Замысел Керенского созвать в Москве нечто вроде земского собора был с самого начала встречен в штыки. В левых кругах шутили, что Керенский едет в Москву, дабы испросить у буржуазии благословения на удушение революции; в правых — что он едет в Белокаменную на предмет социалистического коронования.

Как политическим врагам Керенского, так и его ненадежным попутчикам одинаково казалось, что Московское совещание понадобилось премьеру в качестве пьедестала для его власти и резонатора для его голоса. Пущенное Лениным презрительное словечко «бонапартишка» повторялось далеко не только в большевистских кругах.

Согласен, что в дни Московского совещания в Керенском чувствовалось желание убедить всех в том, что власть возглавляемого им правительства и есть та сильная, всенародная власть, которой жаждет страна. Некоторое уподобление себя «сильному человеку» в жестах, интонациях и терминологии Керенского безусловно чувствовалось. Но говорить о заученной позе актера, как то делает Милюков, и неверно и несправедливо.

Признаюсь, что нападки правой оппозиции на главу Временного правительства не производили на меня убедительного впечатления; как нерешителен ни был Керенский, он был все же решительнее и сильнее своих оппонентов. Июльское восстание было без труда подавлено, если и не самим Керенским, бывшим в то время на фронте, то все же тою революционною демократией, которую он возглавлял: подоспевшим с фронта для защиты Петрограда отрядом командовал, как известно, меньшевик Мазуренко. Что же касается мнения Милюкова, что генералы Корнилов, Каледин и Алексеев представляли собою в дни Московского совещания единственную реальную силу России, то вряд ли надо доказывать его ошибочность.
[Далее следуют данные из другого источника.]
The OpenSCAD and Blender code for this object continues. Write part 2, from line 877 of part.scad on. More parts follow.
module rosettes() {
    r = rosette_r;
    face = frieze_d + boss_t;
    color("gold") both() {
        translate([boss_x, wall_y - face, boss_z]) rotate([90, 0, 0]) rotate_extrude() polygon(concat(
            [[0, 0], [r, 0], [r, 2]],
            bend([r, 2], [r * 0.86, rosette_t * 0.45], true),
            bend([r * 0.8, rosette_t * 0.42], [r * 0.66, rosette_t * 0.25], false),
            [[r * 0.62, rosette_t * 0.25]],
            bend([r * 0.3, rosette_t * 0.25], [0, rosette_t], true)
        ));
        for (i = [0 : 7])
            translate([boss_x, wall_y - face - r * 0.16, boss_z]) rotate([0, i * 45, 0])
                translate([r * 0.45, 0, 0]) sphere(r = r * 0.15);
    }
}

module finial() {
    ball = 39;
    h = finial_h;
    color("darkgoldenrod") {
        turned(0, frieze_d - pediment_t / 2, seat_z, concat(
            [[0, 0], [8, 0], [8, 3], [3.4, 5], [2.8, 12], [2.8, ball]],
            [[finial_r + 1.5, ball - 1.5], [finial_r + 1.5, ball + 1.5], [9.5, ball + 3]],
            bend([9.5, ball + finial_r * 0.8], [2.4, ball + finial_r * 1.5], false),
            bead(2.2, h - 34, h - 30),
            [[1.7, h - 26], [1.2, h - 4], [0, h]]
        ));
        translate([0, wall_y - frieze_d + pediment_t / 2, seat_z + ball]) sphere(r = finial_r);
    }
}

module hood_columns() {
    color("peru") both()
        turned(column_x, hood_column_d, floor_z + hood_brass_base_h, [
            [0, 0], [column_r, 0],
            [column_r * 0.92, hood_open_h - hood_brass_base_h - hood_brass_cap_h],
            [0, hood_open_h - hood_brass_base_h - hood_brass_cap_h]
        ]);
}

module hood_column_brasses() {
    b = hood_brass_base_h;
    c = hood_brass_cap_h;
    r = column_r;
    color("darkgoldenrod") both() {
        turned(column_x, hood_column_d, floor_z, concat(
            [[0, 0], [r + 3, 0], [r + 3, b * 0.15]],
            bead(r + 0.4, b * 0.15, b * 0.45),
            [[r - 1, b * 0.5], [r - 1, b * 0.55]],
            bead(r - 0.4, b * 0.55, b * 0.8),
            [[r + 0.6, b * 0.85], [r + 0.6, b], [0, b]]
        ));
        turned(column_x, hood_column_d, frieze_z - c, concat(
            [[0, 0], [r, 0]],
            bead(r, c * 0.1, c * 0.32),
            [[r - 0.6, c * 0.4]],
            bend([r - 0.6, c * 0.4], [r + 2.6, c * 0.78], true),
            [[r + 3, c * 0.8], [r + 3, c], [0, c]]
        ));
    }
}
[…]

За Корниловым не оказалось никакой силы и восстание этого волевого человека и доблестного офицера было в три дня раздавлено «безвольным» Керенским.

Но если даже игнорируя факты и согласиться с тем, что Керенский был на редкость слабым и не устойчивым человеком, то все же остается открытым вопрос — в чем же проявили свою силу его строгие критики, те представители буржуазии во Временном правительстве, которым история поначалу вручила почти неограниченную власть? Разве только в том, что они последовательно сдавали одну позицию за другой. Разойдясь с демократией по вопросу о внешней политике, ушел в отставку Милюков, из–за разногласий по вопросу о преобразовании армии — Гучков. Неисполнимые требования рабочего класса заставили уйти в отставку Коновалова. Аграрные беспорядки принудили и Львова покинуть свое председательское кресло. Согласен, что всему этому поведению нельзя отказать в последовательности и упорстве, но упорство не сила: тактика постоянного требования сильной власти при постоянном отказе от нее ради чистоты программы никак не может быть признана за проявление силы. Сильную власть вообще не требуют, ее осуществляют.